What needs the most improvement? Two things: First, cable connections and HDTV support. The biggest weakness in Media Center right now is that it can't receive HDTV signals from a cable; it has to be connected to a digital set-top box and can only get SD. Second, it needs to be more appliance-like. It's still a Windows computer, which means it can hang, crash, and require a level of maintenance that is way beyond what an appliance like a TiVo requires. Of course, that also means it's incredibly expandable, so it's a mixed blessing. I think that the Longhorn-based Media Center PCs (fall 2007, maybe?) will be a huge leap forward.
What are your thoughts of the digital convergence in the living room? What do you think is the biggest obstacle?
There's a psychological and physical obstacle for people to overcome before a PC feels like a natural addition to the living room. We need much smaller form factors with quieter designs.
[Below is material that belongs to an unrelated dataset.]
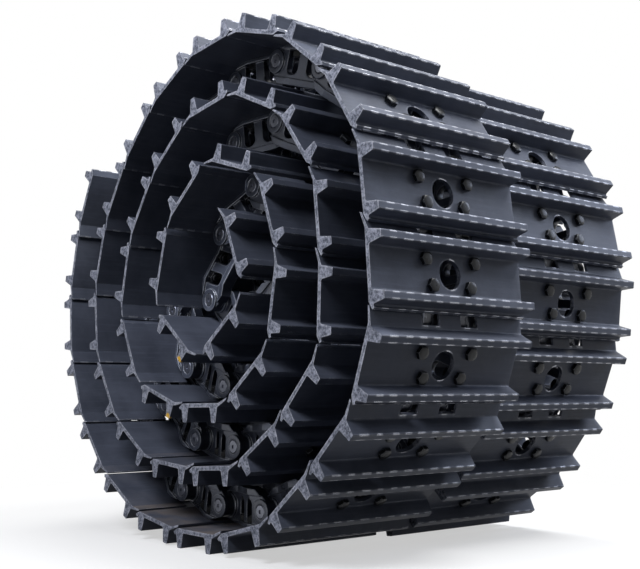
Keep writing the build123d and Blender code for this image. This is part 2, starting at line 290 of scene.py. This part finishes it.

And they need to be more reliable. Oh, and the price needs to be right. I'm guessing $500 is the magic number for a box that does everything at an acceptable level of functionality, with under $1000 for a tricked-out unit. Current prices probably need to come down by half.
Any predictions on Media Center when Longhorn comes out?
Ask me again this summer!
Give us a little background about yourself and how you got into technology.
I've been interested in technology for as long as I can remember. At UCLA, I majored in communication studies and political science and stayed far from the science and engineering buildings. I suspect my life would have been very different if I had gone to MIT and gotten a computer science degree! In my very first full-time job, back in the 1970s, I wrote round-ups of home and automotive audio equipment for a popular men's magazine, and I covered the semiconductor manufacturing industry in the early 1980s. I got my first job in the PC industry as managing editor of PC World in 1987 and then became editor of PC Computing in 1991. I've been using and writing about Windows since way before it was cool. I've lost count of the number of books I've done about Windows and Office over the past 10 years, which I guess is a good thing! It's been gratifying to see the near-universal acceptance of computing technology, and I think we're still in the early days of the technological revolution. The idea that I can write whatever I want, whenever I want, have it read by thousands of people, and even change the world in some large or small way, is pretty amazing.